Monday, May. 11, 1931

Uncle Sam

The lineage of Uncle Sam, benign personification of the nation, was again raised last week. Was this lean Yankee character in beaver hat and striped trousers who reflects the emotions of 123,000,000 people, the bastard offspring of some japester's lively imagination or was he the scion of flesh-and-blood?

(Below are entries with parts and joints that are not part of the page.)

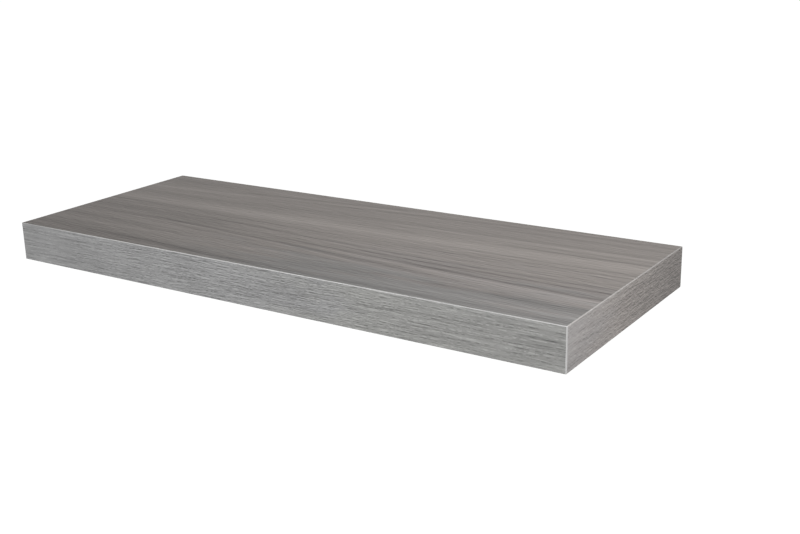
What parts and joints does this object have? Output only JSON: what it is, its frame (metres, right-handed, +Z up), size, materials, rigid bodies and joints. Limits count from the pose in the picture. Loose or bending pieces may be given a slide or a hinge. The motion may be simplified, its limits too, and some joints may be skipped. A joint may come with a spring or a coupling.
{
  "type": "floating wall shelf",
  "caption": "Thick straight floating wall shelf in grey oak decor, a hollow-core board that slides onto a hidden steel bracket with support rods and is held by locking screws from below.",
  "frame": {"origin": "middle of the wall screw hole pattern, on the face that lies against the wall", "axes": "+X along the shelf's length, +Y into the wall, +Z up; the board's front faces -Y"},
  "size_m": [0.6, 0.235, 0.038],
  "materials": {
    "decor_laminate": "grey oak decor, printed and lightly embossed, satin",
    "decor_edge_band": "grey oak decor band with a fine pore emboss, satin, light trimmed edges",
    "fibreboard": "raw fibreboard",
    "chipboard": "raw chipboard",
    "honeycomb_paper": "brown kraft paper",
    "zinc_plated_steel": "bright zinc plate",
    "staple_wire": "galvanised wire",
    "insert_brass": "turned, bright",
    "blackened_steel": "black oxide"
  },
  "bodies": {
    "bracket": {"wall_plate": "zinc_plated_steel", "left_support_rod": "zinc_plated_steel", "right_support_rod": "zinc_plated_steel"},
    "board": {"top_laminate": "decor_laminate", "bottom_laminate": "decor_laminate", "top_skin": "fibreboard", "bottom_skin": "fibreboard", "front_edge_band": "decor_edge_band", "left_edge_band": "decor_edge_band", "right_edge_band": "decor_edge_band", "front_rail": "chipboard", "rear_rail": "chipboard", "centre_rail": "chipboard", "left_rail": "chipboard", "right_rail": "chipboard", "left_rod_block": "chipboard", "right_rod_block": "chipboard", "left_outer_core": "honeycomb_paper", "left_inner_core": "honeycomb_paper", "right_inner_core": "honeycomb_paper", "right_outer_core": "honeycomb_paper", "frame_staples": "staple_wire", "left_threaded_insert": "insert_brass", "right_threaded_insert": "insert_brass"},
    "left_screw": {"left_locking_screw": "blackened_steel"},
    "right_screw": {"right_locking_screw": "blackened_steel"}
  },
  "joints": [
    {"name": "board_slide", "type": "slide", "parent": "bracket", "child": "board", "axis": [0, -1, 0], "range_m": [0, 0.16]},
    {"name": "left_screw_travel", "type": "slide", "parent": "board", "child": "left_screw", "axis": [0, 0, -1], "range_m": [0, 0.0025]},
    {"name": "right_screw_travel", "type": "slide", "parent": "board", "child": "right_screw", "axis": [0, 0, -1], "range_m": [0, 0.0025]}
  ]
}
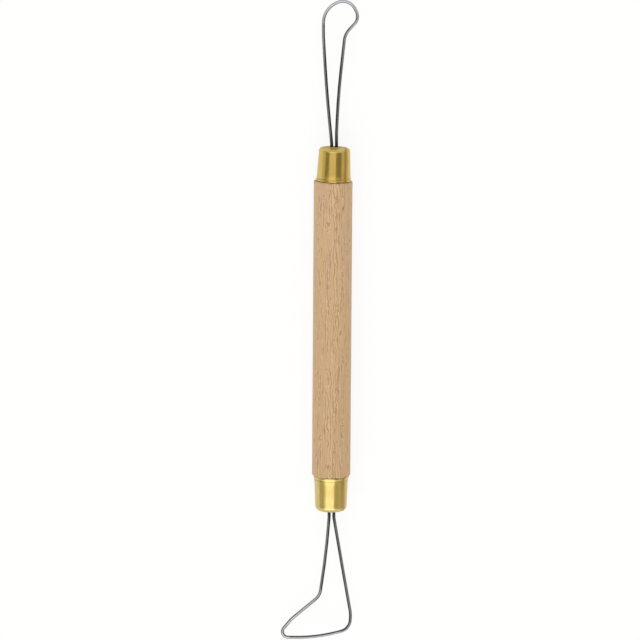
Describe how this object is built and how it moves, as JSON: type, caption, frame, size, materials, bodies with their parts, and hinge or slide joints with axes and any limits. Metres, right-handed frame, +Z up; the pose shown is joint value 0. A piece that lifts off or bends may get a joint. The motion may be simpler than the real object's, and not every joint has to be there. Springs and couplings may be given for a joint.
{
  "type": "double-ended loop tool",
  "caption": "Clay and wax loop tool: round wooden handle with a brass ferrule at each end, holding a hook-shaped and a foot-shaped loop of steel wire.",
  "frame": {"origin": "on the table the tool lies on, under the middle of the handle", "axes": "+X along the tool from the foot loop to the hook loop, +Y to the side the foot's toe points to, +Z up; both loops lie level, on the handle's axis"},
  "size_m": [0.202, 0.023, 0.012],
  "materials": {
    "beech": "fine-sanded, thin clear sealer",
    "brass": "drawn and polished, lightly toned",
    "steel_wire": "drawn wire, bright",
    "set_adhesive": "hard, slightly glossy"
  },
  "bodies": {
    "root": {"handle": "beech", "ferrule_hook_end": "brass", "ferrule_foot_end": "brass", "hook_loop": "steel_wire", "foot_loop": "steel_wire", "adhesive_plug_hook_end": "set_adhesive", "adhesive_plug_foot_end": "set_adhesive"}
  },
  "joints": []
}
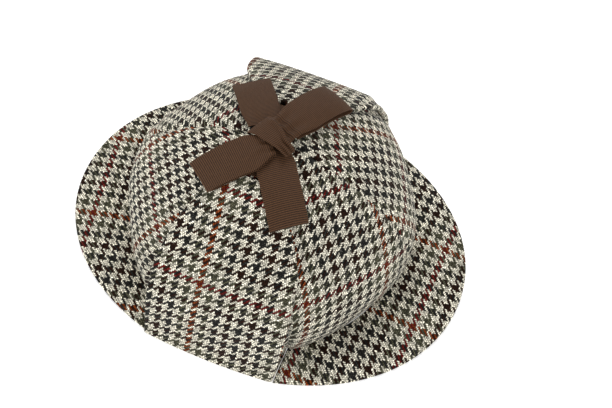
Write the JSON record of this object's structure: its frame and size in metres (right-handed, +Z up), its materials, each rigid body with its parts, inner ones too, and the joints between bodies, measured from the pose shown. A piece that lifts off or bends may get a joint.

Citizens of Troy, N. Y. last week organized under Editor Rutherford Hayner of the Troy Times to press a claim that the original Uncle Sam was a Trojan. They asked the Federal Government to recognize their claim with a suitable memorial. For proof they pointed to a simple grave on the hillside overlooking the city in which lie the bones of one Samuel Wilson (1768-1854). Tall, spare, dignified, kindly, he, said the people of Troy, was the original Uncle Sam. The gist of their claim, based on old family letters, was as follows:

Samuel Wilson came to Troy from New Hampshire. Brickmaker, distiller, farmer, merchant, meat packer, he waxed rich. Everybody called him Uncle Sam Wilson. When the War of 1812 began one Elbert Anderson got a contract to provision U. S. troops. Anderson arranged with Wilson to secure and pack pork and beef for the army. On the casks and barrels Wilson had written E. A.U. S., meaning from Contractor Anderson to the United States. Visitors saw the containers thus labelled on a wharf for shipment to Newburgh and Greenbush, asked the watchman what the initials stood for. He declared: "It all belongs to Mr. Anderson and Uncle Sam. Uncle Sam who? Why Uncle Sam Wilson. He owns all about here and is feeding the Army." The phrase spread to the Army camps whence went the meat shipments, was taken up by the troops, leaped into instant and widespread favor.

Certain is the fact that the name Uncle Sam for the Federal Government came into being during the War of 1812. By 1813 the expression had reached the Press where U. S. Customs officers were referred to as "Uncle Sam's Men." That year the Troy Post, apparently ignorant of Uncle Sam Wilson's initialed meat barrels, declared: "This cant name has got almost as current as 'John Bull.' The letters U. S. on Government wagons are supposed to have given rise to it." The Gazette of the U. S. (Philadelphia) in 1816 explained that a countryman, meeting a regiment of light dragoons, asked what the U. S. L. D. on their caps meant and was told "Uncle Sam's Lazy Dogs."

A generation elapsed before Uncle Sam appeared as a cartoon character. In 1844 London Punch published a personification of the U. S. (called Brother Jonathan) as a young mischievous fellow with his thumb to his nose. In the U. S. the first cartoon of Uncle Sam appeared in the New York Lantern, comic weekly, of March 13, 1852 (see cut). The artist was F. Bellew. The scene called "Raising the Wind" was supposed to depict the struggle between a U. S. shipowner against the Cunard Company, with John Bull actively helping his line and Uncle Sam a more amiable onlooker. Bellew's figure gained wide popularity and was taken over by Thomas Nast, cartoonist for Harper's Weekly in the 70s, who added whiskers, put stars on the vest. Except for minor embellishments, Uncle Sam thereafter became a standardized character of the Press.